Enhancing the overall experience was the subtle melding of the sensual, textural and the technical, which was achieved through small details, including the seductive sound of crushed stone under bare feet and projections on the sides of the rectangular stage, which also added an extra depth to the narrative.
Liminal Studio delivered a high-impact design solution in a cost-effective and highly creative way. The “wall” at the southern end of the space was created from plastic storage boxes and provided a three-dimensional luminosity (the wall was destroyed at the end of the performance, shattering the illusion and exposing the trick). The stage area was “drawn” in three dimensions, with a tubular steel frame providing a mechanism for hanging lights. The floor depth of the “stage” allowed the concealment of fire and water effects and props, and provided a cavity for the performers to step into.

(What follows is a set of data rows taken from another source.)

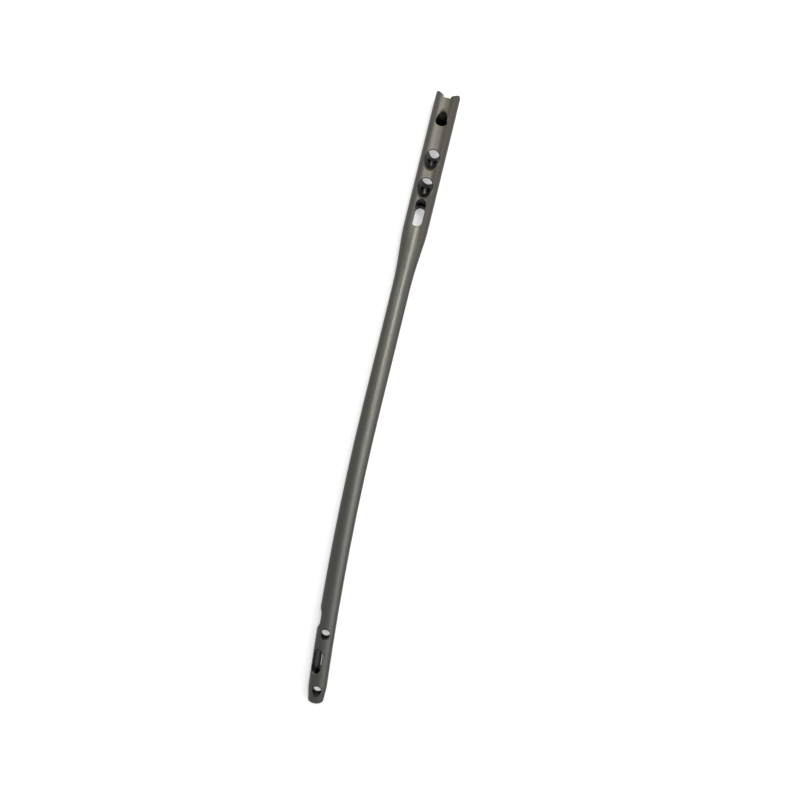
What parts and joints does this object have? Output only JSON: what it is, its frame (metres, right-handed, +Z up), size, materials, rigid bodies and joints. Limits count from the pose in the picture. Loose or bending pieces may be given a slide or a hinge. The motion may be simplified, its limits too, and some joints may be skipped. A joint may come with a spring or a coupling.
{
  "type": "intramedullary nail",
  "caption": "Slender, gently bowed metal rod, hollow along its length, with a thicker notched end and round, oblique and slotted cross holes for the screws that lock it inside a thigh bone.",
  "frame": {"origin": "middle of the footprint of the nail as it lies on a table, at the table's level", "axes": "+Y along the nail towards its thick, notched end; +Z up from the table, which the side holes face within 13 degrees; -X is the side that the bow bulges to"},
  "size_m": [0.0181, 0.32, 0.0139],
  "materials": {
    "titanium": "satin"
  },
  "bodies": {
    "root": {"nail_body": "titanium"}
  },
  "joints": []
}
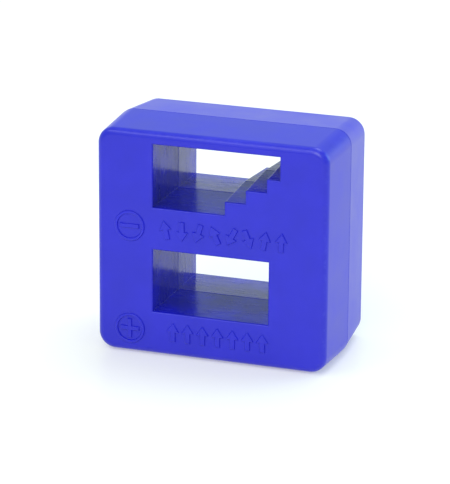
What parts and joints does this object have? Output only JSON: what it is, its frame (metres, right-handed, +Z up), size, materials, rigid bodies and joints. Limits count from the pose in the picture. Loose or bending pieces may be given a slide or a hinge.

For small experimental arts companies like IHOS there is a necessity for the low-tech, low-budget production, but they must also punch above their weight in order to be picked up by festivals with high production values and expectations. The design not only required a cost-effective approach, but also, with a view to its future life, needed to be reusable, compactable and lightweight to minimize bump-in time, storage and freight costs. While it is conceivable that the performance could be restaged in a more traditional theatre layout, the production was obviously designed to pop up in spaces akin to community halls and sheds. The humble details employed by Liminal Studio showed an empathy for the client’s needs and a welcome restraint, but still provided a strong sensory experience.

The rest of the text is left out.